As an initial solution to this problem, we should add new documentation content that enumerates the available rules. Similar docs exist today for Secret Detection and Dynamic Analysis, though each of these existing solutions has a
Scope of coverage
We must document the coverage of Advanced SAST rules. We should document the summarized coverage of sast-rules
.
If we need to choose only one (Advanced SAST or the sast-rules
repo), we need to choose Advanced SAST.
This is because Advanced SAST rules are not searchable online.
The two sets of rules should not be mixed together, and tiering should be clearly marked. Advanced SAST rules are Ultimate-only, while sast-rules
are primarily available to all tiers.
Source of truth
This must be based on the shipped rules, not based on the database. (Previously we used the vulns DB to generate stats like this; this is not necessary when we control the rulesets.)
We should focus on rules we manage; we do not need to target upstream rulesets like those of SpotBugs, PMD-Apex, or Sobelow.
What content to publish
We can start by focusing on summary counts, rather than duplicating information like rule descriptions. This is because:
- Rule descriptions are quite long; with hundreds of rules, this could easily be tens of thousands of words in the documentation.
- Anyone who has a finding already has access to this content, since it is included in the vulnerabilty record.
- Descriptions may either substantially describe the actual detection logic (unnecessary detail) or be more vague than is helpful (not much added value compared to a title/CWE/etc.).
The most detail we should consider is a list of titles for what the rules find, but with hundreds of rules this could still be unwieldly.
Automation
It is acceptable for the content to be manually added to docs. However, we must automate and internally document the process of generating the content so that we can update the docs content on a recurring basis.
Grouping
CWEs
We certainly need to group by CWEs, perhaps a tree-style view that reflects the hierarchical nature of CWEs. The underlying reason is because:
- People need to know that bug classes like path traversals or injections are covered, and won't necessarily know to ask "is injection via technology XYZ covered?". - Our rules are only going to be so specific; for example, they'll likely be more generic than extremely specific CWES like CWE-39, Path Traversal:
C:dirname
.
Going all the way to the topmost parent CVE in the hierarchy would seem ideal, although sometimes the root is rather vague. For example, CWE-77: Command injection is a ChildOf CWE-74: Injection, but we want to be able to show that we cover SQLi, CMDi, etc. Perhaps we generally go to the topmost CWE, but have a list of "overrides" to stop ourselves from going too far up the chain into unhelpful genericity (like to "CWE-74: Injection").
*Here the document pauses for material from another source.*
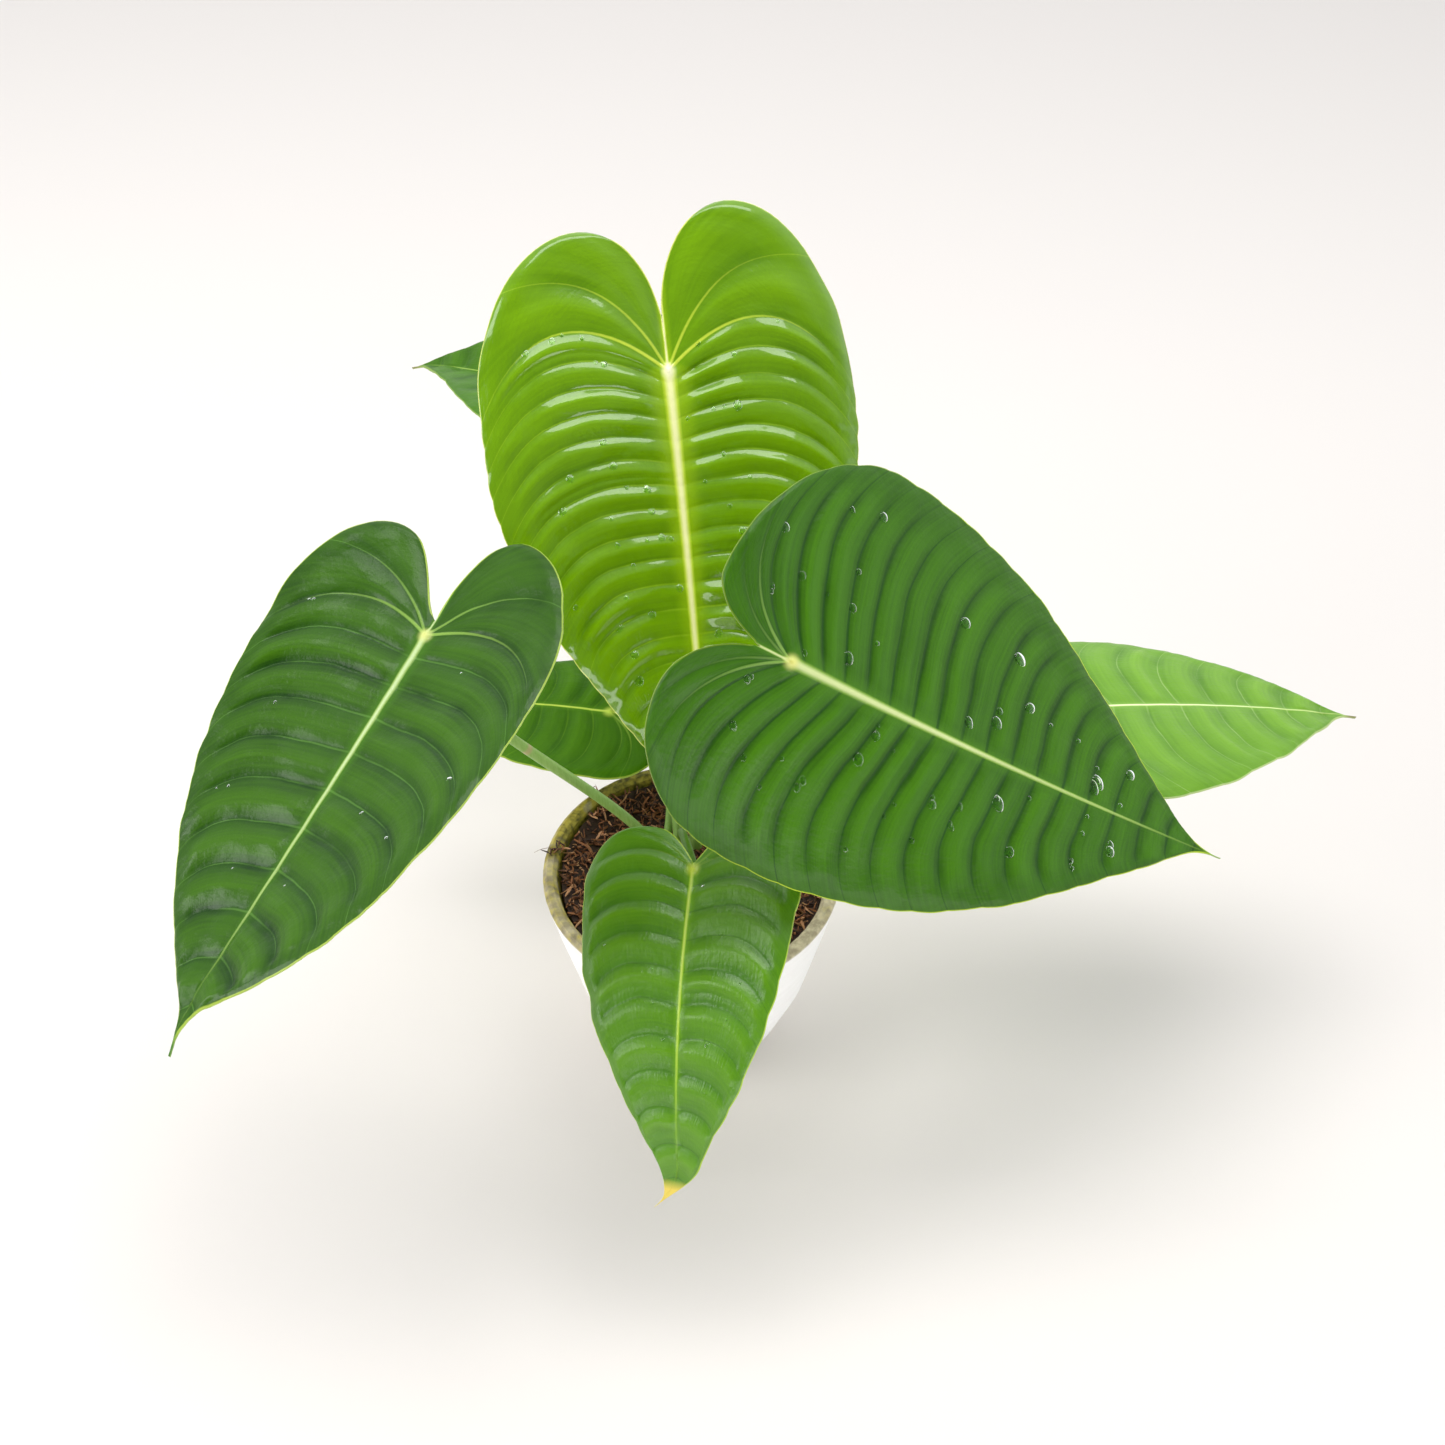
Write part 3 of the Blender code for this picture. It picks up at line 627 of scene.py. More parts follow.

CWEs also have different "views" that relate them in different ParentOf/ChildOf/PeerOf relationships. "Research Concepts" (CWE-1000) seems the most comprehensive, at first glance.
OWASP Top 10
To support people's desire to check whether we support OWASP Top 10, we should also have a way of showing this.
We can limit ourselves to the most recent Top 10 version.
This can be separate from the CWE-oriented listing, or an annotation on that existing display.
Languages
If possible we should be able to show these stats per programming language. This is not strictly necessary in the first iteration but would be very helpful because detection rules are different per language.
Example user questions
- Which CWEs are covered by GitLab SAST?
- Does GitLab SAST cover the OWASP Top 10? (People very often ask this, even though it is very reductive and even though the Top 10 team says "Tools cannot comprehensively detect, test, or protect against the OWASP Top 10 due to the nature of several of the OWASP Top 10 risks, with reference to A04:2021-Insecure Design.")
- Does GitLab SAST detect
[insert common attack]
in[insert language of interest]
?- For example, "Does GitLab SAST cover SQLi in Python?"
- Yes, this is also a reductive summary because there are many ways this could be done, but currently we can't even easily answer "yes" to a simple question like this.
Users may ask questions like this because:
- They're doing a basic evaluation of tools on the market and need to quickly verify that we cover certain vuln types.
- Our solution should completely satisfy this use case.
- They're trying to determine if a false-negative is due to a completely missing rule, or if their specific example just wasn't targeted by our rules.
- Our solution should at least answer the first level of inquiry here.
Alternatives considered
- In-product visibility would be convenient, but is problematic because we don't have a way of tying analyzers' rules to the platform release. That is, we can have cases like:
- Old self-managed releases with new analyzer versions.
- Old (pinned) analyzer versions used in a newer self-managed release, or on GitLab.com.
- Publishing rules outside of docs could avoid some of the logistical challenges of deploying in the docs site. However:
- This would require establishing and hosting a separate site, similar to how we maintain https://advisories.gitlab.com or how Sonar maintains https://rules.sonarsource.com/.
- Content from the docs site is automatically packaged up and included in the self-managed release. This makes it possible for offline customers to have the same content.
- The SAST rules overview is in docs already.